## [Problem to work on]
Print, without altering anything, the lines from the one that holds "Continue the Blender" to the one that holds "radii, STEM_SIDES, root_normal=normal)", inclusive. No other lines belong in the output.

## [Data]
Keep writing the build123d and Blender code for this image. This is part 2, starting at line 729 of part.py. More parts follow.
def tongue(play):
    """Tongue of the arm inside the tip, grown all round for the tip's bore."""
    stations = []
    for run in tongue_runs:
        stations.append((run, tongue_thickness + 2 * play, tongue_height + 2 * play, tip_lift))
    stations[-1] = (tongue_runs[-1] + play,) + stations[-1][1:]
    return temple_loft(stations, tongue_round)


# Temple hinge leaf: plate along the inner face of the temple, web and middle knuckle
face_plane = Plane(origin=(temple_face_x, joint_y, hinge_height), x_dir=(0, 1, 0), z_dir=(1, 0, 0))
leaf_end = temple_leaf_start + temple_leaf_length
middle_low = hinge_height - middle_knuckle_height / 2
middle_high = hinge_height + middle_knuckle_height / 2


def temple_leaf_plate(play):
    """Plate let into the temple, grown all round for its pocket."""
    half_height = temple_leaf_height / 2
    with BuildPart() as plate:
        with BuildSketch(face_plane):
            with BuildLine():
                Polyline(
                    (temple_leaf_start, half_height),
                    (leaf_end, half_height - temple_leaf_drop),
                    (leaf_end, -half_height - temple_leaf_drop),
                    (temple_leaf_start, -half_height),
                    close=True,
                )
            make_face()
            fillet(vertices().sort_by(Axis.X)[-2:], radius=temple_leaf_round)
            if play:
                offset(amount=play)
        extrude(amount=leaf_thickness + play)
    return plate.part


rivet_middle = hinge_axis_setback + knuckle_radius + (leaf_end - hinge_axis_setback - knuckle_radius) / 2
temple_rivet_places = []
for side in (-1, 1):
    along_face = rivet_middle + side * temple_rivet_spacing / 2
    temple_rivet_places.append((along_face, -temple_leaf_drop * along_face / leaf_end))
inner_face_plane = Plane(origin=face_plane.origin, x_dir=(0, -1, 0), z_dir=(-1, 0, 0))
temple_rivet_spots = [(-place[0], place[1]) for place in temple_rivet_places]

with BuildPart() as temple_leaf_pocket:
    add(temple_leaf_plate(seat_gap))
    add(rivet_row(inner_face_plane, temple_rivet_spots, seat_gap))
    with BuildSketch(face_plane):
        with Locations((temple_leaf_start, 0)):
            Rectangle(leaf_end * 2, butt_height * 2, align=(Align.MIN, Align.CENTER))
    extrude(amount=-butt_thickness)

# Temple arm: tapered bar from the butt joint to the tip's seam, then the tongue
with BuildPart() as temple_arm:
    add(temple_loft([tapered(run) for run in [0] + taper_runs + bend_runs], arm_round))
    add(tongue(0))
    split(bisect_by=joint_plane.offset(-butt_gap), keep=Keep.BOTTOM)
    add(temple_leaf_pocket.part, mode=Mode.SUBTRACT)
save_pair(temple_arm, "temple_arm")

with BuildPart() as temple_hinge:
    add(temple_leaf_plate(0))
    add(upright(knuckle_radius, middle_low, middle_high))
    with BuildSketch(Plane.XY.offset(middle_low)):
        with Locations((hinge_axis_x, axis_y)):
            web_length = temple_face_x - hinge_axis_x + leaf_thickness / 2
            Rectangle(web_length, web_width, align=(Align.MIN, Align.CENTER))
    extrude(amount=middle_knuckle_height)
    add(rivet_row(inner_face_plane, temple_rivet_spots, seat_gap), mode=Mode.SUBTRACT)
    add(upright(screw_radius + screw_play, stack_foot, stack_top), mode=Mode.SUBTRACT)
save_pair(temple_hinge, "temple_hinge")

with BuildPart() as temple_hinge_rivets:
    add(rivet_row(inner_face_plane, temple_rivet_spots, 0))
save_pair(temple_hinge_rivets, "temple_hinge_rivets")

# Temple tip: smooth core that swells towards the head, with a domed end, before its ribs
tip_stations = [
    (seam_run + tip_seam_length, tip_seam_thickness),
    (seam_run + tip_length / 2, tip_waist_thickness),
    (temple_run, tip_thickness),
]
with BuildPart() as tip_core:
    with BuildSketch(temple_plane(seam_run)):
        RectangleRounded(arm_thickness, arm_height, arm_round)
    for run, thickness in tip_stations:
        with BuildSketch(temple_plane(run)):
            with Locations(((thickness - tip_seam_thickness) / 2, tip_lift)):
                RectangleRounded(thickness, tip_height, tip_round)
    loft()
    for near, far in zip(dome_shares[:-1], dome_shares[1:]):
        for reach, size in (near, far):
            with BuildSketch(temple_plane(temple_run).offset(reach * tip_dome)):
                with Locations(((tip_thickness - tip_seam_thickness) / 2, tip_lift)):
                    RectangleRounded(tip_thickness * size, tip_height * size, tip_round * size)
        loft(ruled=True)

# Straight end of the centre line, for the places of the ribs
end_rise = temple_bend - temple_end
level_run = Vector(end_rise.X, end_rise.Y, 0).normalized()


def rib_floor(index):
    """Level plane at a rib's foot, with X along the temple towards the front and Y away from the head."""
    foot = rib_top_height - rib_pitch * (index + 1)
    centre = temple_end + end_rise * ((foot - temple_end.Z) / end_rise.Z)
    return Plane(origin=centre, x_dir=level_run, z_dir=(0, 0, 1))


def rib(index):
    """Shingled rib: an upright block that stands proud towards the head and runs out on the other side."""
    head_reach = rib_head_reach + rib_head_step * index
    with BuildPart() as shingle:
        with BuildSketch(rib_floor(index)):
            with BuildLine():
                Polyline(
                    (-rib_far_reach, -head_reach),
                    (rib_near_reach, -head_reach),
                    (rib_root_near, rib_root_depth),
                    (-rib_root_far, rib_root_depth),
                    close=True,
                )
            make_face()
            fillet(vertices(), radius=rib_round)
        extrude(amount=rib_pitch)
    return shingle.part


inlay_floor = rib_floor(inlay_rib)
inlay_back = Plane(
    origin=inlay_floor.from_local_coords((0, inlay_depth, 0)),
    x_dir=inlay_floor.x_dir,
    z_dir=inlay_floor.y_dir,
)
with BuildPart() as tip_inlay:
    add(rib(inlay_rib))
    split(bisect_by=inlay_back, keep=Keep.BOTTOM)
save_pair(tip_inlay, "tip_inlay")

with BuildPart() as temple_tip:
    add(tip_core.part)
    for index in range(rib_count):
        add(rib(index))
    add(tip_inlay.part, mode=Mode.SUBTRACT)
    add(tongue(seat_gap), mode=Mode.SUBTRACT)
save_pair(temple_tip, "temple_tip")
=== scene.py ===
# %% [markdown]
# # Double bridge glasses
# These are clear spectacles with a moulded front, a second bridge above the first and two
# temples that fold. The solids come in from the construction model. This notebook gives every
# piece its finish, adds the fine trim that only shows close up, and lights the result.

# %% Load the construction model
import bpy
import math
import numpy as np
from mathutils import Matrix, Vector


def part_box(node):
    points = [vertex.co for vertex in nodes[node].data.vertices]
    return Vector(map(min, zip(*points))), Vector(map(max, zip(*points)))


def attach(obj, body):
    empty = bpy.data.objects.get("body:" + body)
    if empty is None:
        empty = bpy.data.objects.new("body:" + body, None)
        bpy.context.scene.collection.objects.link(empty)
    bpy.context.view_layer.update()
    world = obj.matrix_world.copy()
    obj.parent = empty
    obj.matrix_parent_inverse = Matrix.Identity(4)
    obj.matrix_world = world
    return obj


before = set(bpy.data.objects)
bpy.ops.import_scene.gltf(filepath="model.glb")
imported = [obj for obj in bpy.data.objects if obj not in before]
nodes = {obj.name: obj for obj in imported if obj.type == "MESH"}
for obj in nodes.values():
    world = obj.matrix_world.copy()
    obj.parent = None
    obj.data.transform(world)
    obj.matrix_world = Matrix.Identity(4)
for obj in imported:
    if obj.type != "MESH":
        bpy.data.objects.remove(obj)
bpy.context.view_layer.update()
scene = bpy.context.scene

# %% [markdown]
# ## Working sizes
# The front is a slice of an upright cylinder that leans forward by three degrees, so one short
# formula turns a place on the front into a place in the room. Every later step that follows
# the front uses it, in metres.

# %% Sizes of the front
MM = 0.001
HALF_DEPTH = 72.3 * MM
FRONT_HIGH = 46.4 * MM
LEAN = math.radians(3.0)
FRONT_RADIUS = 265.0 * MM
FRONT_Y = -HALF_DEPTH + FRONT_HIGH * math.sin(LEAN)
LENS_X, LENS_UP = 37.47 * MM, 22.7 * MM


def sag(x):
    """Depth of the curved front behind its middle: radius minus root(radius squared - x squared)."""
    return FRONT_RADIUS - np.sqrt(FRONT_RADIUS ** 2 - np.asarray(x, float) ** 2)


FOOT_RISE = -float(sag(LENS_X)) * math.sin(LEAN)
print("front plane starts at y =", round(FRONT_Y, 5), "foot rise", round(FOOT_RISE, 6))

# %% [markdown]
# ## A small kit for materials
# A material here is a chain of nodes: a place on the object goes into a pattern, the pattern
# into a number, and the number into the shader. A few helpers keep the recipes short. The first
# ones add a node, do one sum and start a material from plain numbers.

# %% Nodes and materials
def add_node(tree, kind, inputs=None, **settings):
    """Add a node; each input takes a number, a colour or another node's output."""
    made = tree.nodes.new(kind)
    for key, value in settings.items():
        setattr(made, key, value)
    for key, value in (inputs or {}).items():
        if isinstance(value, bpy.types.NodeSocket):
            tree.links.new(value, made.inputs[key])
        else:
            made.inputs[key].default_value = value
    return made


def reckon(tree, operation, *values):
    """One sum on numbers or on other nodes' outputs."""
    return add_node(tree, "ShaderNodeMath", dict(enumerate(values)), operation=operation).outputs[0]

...

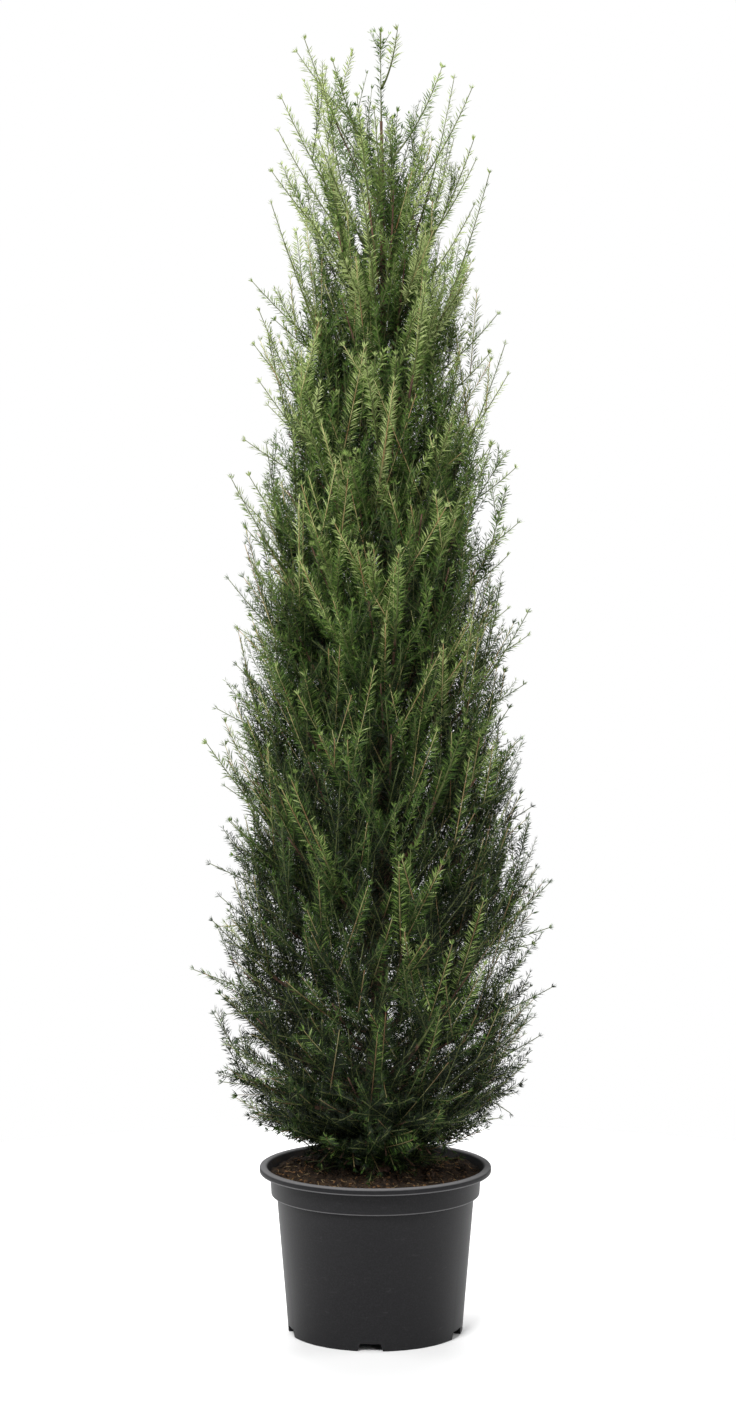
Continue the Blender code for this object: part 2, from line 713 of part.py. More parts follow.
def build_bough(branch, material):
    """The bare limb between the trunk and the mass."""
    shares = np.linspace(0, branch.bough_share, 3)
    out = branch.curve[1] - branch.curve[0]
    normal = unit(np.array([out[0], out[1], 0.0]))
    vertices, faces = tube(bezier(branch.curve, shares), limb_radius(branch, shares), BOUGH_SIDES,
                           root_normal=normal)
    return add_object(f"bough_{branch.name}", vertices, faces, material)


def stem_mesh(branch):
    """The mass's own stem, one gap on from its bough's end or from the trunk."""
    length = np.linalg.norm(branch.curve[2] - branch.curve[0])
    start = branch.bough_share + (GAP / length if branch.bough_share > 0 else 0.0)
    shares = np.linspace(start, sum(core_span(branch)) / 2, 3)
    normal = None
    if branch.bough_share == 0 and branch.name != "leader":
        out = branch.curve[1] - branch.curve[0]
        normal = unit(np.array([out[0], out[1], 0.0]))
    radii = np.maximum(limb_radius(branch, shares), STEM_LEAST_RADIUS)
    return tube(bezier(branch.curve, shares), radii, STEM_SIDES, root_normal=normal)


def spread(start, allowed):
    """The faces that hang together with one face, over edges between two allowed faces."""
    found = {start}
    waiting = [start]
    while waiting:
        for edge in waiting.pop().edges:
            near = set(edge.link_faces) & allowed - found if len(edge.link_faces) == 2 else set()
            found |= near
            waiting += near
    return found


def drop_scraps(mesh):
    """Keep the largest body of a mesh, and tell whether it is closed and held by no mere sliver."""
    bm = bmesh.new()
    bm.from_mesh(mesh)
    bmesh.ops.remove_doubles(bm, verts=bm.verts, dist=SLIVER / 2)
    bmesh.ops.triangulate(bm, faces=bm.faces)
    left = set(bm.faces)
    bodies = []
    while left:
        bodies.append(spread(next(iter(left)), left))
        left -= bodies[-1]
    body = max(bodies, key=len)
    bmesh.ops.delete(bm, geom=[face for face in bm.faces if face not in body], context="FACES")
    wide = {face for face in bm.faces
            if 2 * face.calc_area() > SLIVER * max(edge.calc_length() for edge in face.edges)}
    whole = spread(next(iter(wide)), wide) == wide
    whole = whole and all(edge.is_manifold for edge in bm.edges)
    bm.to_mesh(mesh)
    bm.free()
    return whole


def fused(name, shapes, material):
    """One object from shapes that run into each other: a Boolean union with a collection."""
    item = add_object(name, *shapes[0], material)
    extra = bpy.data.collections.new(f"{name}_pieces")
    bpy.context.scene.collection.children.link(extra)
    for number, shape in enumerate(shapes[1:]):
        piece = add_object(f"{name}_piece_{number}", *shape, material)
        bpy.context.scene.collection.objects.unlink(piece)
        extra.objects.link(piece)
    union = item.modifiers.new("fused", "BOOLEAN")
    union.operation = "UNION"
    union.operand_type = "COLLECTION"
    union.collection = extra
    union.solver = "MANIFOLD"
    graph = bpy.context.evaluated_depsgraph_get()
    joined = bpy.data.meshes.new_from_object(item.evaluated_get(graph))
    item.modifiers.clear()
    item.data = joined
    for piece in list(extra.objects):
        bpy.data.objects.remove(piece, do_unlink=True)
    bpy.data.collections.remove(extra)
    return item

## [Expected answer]
Continue the Blender code for this object: part 2, from line 713 of part.py. More parts follow.
def build_bough(branch, material):
    """The bare limb between the trunk and the mass."""
    shares = np.linspace(0, branch.bough_share, 3)
    out = branch.curve[1] - branch.curve[0]
    normal = unit(np.array([out[0], out[1], 0.0]))
    vertices, faces = tube(bezier(branch.curve, shares), limb_radius(branch, shares), BOUGH_SIDES,
                           root_normal=normal)
    return add_object(f"bough_{branch.name}", vertices, faces, material)


def stem_mesh(branch):
    """The mass's own stem, one gap on from its bough's end or from the trunk."""
    length = np.linalg.norm(branch.curve[2] - branch.curve[0])
    start = branch.bough_share + (GAP / length if branch.bough_share > 0 else 0.0)
    shares = np.linspace(start, sum(core_span(branch)) / 2, 3)
    normal = None
    if branch.bough_share == 0 and branch.name != "leader":
        out = branch.curve[1] - branch.curve[0]
        normal = unit(np.array([out[0], out[1], 0.0]))
    radii = np.maximum(limb_radius(branch, shares), STEM_LEAST_RADIUS)
    return tube(bezier(branch.curve, shares), radii, STEM_SIDES, root_normal=normal)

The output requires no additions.